▶ **SHORT PROBLEM**
Each entry needs to be restated exactly as written.

▶ **DATASET EXTRACT**
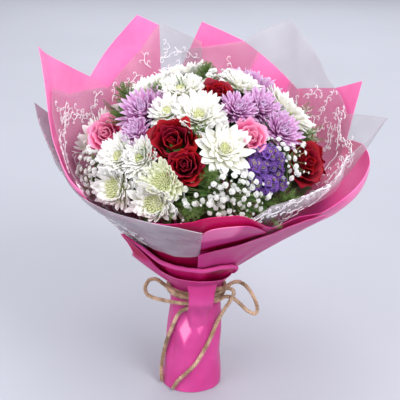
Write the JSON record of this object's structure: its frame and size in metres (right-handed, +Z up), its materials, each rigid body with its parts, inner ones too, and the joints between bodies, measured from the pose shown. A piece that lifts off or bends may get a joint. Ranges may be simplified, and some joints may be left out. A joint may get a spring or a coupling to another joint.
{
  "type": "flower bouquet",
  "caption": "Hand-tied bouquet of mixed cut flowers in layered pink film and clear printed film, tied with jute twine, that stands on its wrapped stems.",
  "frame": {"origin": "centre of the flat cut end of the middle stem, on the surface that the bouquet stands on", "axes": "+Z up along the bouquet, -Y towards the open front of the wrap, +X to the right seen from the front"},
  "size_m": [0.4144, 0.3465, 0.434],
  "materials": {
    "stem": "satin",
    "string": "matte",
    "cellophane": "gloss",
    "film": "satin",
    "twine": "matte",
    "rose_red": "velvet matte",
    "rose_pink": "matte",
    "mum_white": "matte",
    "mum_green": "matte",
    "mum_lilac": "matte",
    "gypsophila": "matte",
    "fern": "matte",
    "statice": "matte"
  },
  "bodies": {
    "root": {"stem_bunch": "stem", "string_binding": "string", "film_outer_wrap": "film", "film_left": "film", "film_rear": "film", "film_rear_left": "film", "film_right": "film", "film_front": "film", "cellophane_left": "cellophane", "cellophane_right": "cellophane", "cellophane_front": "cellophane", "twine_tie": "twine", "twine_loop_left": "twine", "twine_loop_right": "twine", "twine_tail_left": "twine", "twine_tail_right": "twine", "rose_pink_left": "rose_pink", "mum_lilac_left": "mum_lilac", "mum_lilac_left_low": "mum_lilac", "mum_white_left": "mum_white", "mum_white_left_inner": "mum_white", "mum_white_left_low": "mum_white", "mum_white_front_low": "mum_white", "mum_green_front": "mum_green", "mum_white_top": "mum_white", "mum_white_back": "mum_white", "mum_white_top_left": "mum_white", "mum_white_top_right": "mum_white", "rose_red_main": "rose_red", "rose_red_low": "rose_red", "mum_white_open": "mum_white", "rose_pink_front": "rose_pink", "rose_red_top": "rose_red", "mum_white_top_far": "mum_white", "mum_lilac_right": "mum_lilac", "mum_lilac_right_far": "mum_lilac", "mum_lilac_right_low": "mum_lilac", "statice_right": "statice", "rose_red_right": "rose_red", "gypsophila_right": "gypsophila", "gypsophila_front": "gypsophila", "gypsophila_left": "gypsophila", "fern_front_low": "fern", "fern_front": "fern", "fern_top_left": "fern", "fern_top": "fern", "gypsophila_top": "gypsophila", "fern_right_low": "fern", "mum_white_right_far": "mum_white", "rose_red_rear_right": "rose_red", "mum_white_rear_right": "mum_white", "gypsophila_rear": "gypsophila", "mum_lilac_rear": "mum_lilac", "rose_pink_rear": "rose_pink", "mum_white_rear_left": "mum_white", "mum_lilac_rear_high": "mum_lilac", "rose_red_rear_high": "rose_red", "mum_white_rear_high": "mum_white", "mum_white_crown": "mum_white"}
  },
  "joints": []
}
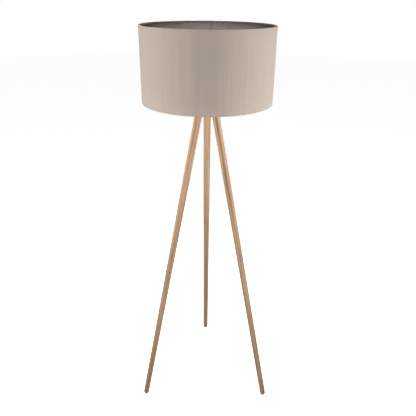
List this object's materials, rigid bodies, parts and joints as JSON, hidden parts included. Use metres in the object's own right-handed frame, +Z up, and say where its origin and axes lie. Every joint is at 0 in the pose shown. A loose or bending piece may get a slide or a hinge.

▶ **RESPONSE**
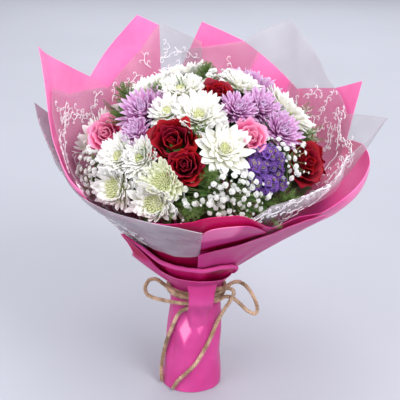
Write the JSON record of this object's structure: its frame and size in metres (right-handed, +Z up), its materials, each rigid body with its parts, inner ones too, and the joints between bodies, measured from the pose shown. A piece that lifts off or bends may get a joint. Ranges may be simplified, and some joints may be left out. A joint may get a spring or a coupling to another joint.
{
  "type": "flower bouquet",
  "caption": "Hand-tied bouquet of mixed cut flowers in layered pink film and clear printed film, tied with jute twine, that stands on its wrapped stems.",
  "frame": {"origin": "centre of the flat cut end of the middle stem, on the surface that the bouquet stands on", "axes": "+Z up along the bouquet, -Y towards the open front of the wrap, +X to the right seen from the front"},
  "size_m": [0.4144, 0.3465, 0.434],
  "materials": {
    "stem": "satin",
    "string": "matte",
    "cellophane": "gloss",
    "film": "satin",
    "twine": "matte",
    "rose_red": "velvet matte",
    "rose_pink": "matte",
    "mum_white": "matte",
    "mum_green": "matte",
    "mum_lilac": "matte",
    "gypsophila": "matte",
    "fern": "matte",
    "statice": "matte"
  },
  "bodies": {
    "root": {"stem_bunch": "stem", "string_binding": "string", "film_outer_wrap": "film", "film_left": "film", "film_rear": "film", "film_rear_left": "film", "film_right": "film", "film_front": "film", "cellophane_left": "cellophane", "cellophane_right": "cellophane", "cellophane_front": "cellophane", "twine_tie": "twine", "twine_loop_left": "twine", "twine_loop_right": "twine", "twine_tail_left": "twine", "twine_tail_right": "twine", "rose_pink_left": "rose_pink", "mum_lilac_left": "mum_lilac", "mum_lilac_left_low": "mum_lilac", "mum_white_left": "mum_white", "mum_white_left_inner": "mum_white", "mum_white_left_low": "mum_white", "mum_white_front_low": "mum_white", "mum_green_front": "mum_green", "mum_white_top": "mum_white", "mum_white_back": "mum_white", "mum_white_top_left": "mum_white", "mum_white_top_right": "mum_white", "rose_red_main": "rose_red", "rose_red_low": "rose_red", "mum_white_open": "mum_white", "rose_pink_front": "rose_pink", "rose_red_top": "rose_red", "mum_white_top_far": "mum_white", "mum_lilac_right": "mum_lilac", "mum_lilac_right_far": "mum_lilac", "mum_lilac_right_low": "mum_lilac", "statice_right": "statice", "rose_red_right": "rose_red", "gypsophila_right": "gypsophila", "gypsophila_front": "gypsophila", "gypsophila_left": "gypsophila", "fern_front_low": "fern", "fern_front": "fern", "fern_top_left": "fern", "fern_top": "fern", "gypsophila_top": "gypsophila", "fern_right_low": "fern", "mum_white_right_far": "mum_white", "rose_red_rear_right": "rose_red", "mum_white_rear_right": "mum_white", "gypsophila_rear": "gypsophila", "mum_lilac_rear": "mum_lilac", "rose_pink_rear": "rose_pink", "mum_white_rear_left": "mum_white", "mum_lilac_rear_high": "mum_lilac", "rose_red_rear_high": "rose_red", "mum_white_rear_high": "mum_white", "mum_white_crown": "mum_white"}
  },
  "joints": []
}
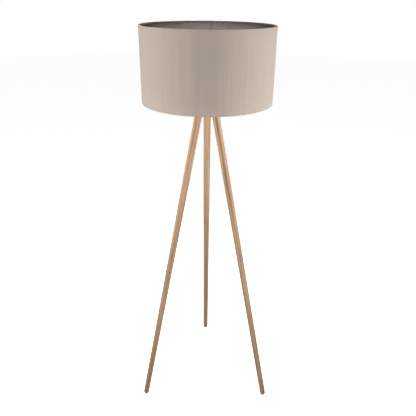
List this object's materials, rigid bodies, parts and joints as JSON, hidden parts included. Use metres in the object's own right-handed frame, +Z up, and say where its origin and axes lie. Every joint is at 0 in the pose shown. A loose or bending piece may get a slide or a hinge.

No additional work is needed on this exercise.